OK, here are the quick fire questions. I’ll be keeping a close eye on these ones!
Desert, Mountain, Forest or Sea? Forest
5 star hotel or backpack? 5* hotel
Espresso or latte? Latte
Favourite country? Italy
Favourite city? New York
Favourite culinary dish? Curry
Sports car, campervan or bicycle? Sports Car
Safari or Cruise? Cruise
Hmmm. A latte in Italy – now that sounds good! Thank you for joining me on the blog today, Glyn. It’s been a pleasure interviewing you. I wish you all the best with your new writing career.
I was born in West Bromwich where I went to school before leaving at 16 and getting a job in finance at the Council. At 23 I abandoned a career training as an accountant to join the Police Service. I served as a police officer in four Midlands Police forces in a variety of roles, eventually specialising in major and serious crime, including homicide and kidnap. I am a trained and experienced hostage negotiator and was a nationally accredited senior investigating officer for homicide and kidnap. I retired as a Detective Superintendent in 2012. Whilst in the Police I obtained an honours degree in cultural history and a Masters Degree in Community Safety.

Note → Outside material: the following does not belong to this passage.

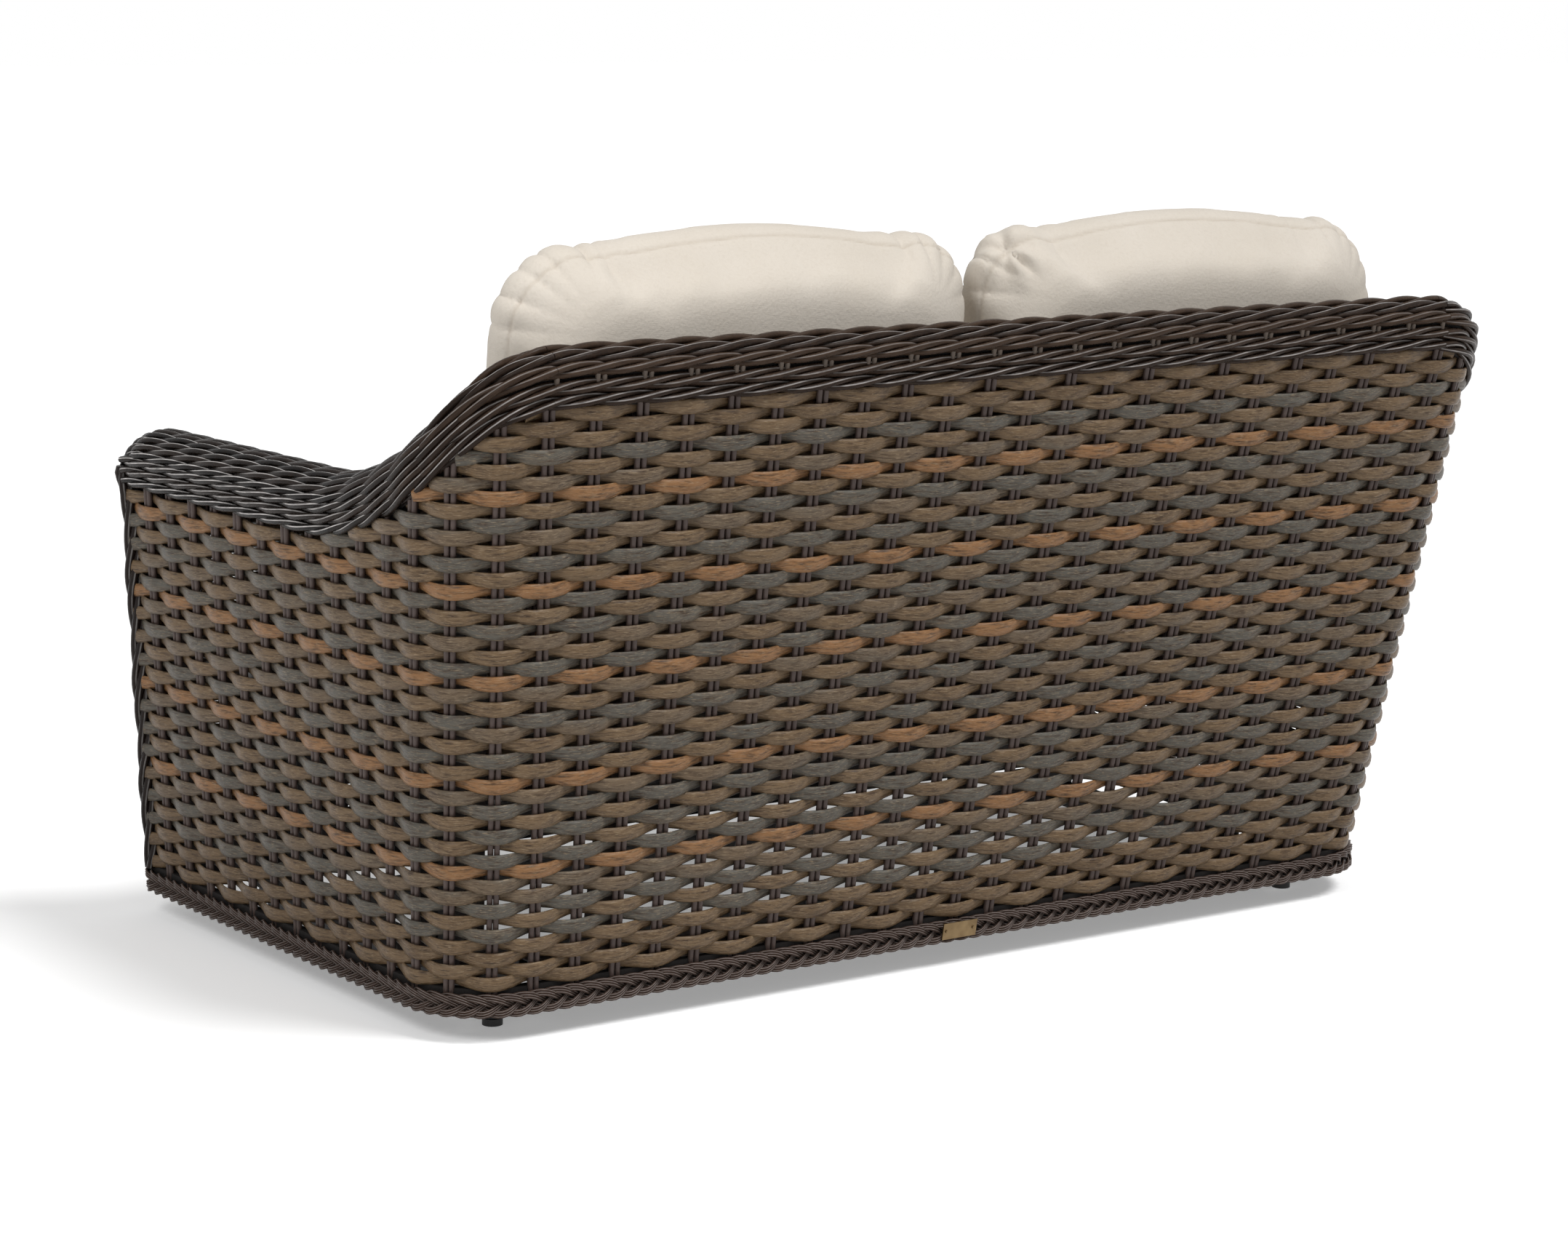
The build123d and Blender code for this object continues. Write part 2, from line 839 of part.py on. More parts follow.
def make_seat_rails():
    low, high = seat_rail_levels()
    rear_low, rear_high = rear_seat_faces()
    front_low, front_high = front_seat_faces()
    x_rear = side_point(rear_low, low, arm_width)[0]
    x_front = side_point(front_high, low, arm_width)[0] - seat_rail_gap
    rear = box_tube(-x_rear, x_rear, rear_low, rear_high, low, high, "x")
    front = box_tube(-x_front, x_front, front_low, front_high, low, high, "x")

    def side_outline_at(grow, overrun):
        def outline(height):
            near = arm_width - tube_size - grow
            far = arm_width + grow
            return [
                side_point(rear_low + overrun, low, near),
                side_point(front_high - overrun, low, near),
                side_point(front_high - overrun, low, far),
                side_point(rear_low + overrun, low, far),
            ]

        return outline

    side = hollow_rail(side_outline_at, low)
    half = tube_size / 2
    brace = box_tube(-half, half, front_high, rear_low, low, high, "y")
    return rear, front, side, brace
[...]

My lifelong passions are The Beatles, West Bromwich Albion football club, Sherlock Holmes and classic radio and TV comedies. If I want to relax and unwind I play my Beatles Ludwig replica drum kit in the sanctity of my soundproofed garage. I try to keep fit at the local gym and I like to read and listen to music as often as I can. I play guitar badly and wish I could instill in myself the discipline to learn Italian, though how that beautiful language would respond to a Black Country accent is anyone’s guess!
I have two grown up daughters, one is an English teacher, the other a dance student. My partner is a child protection specialist in the police.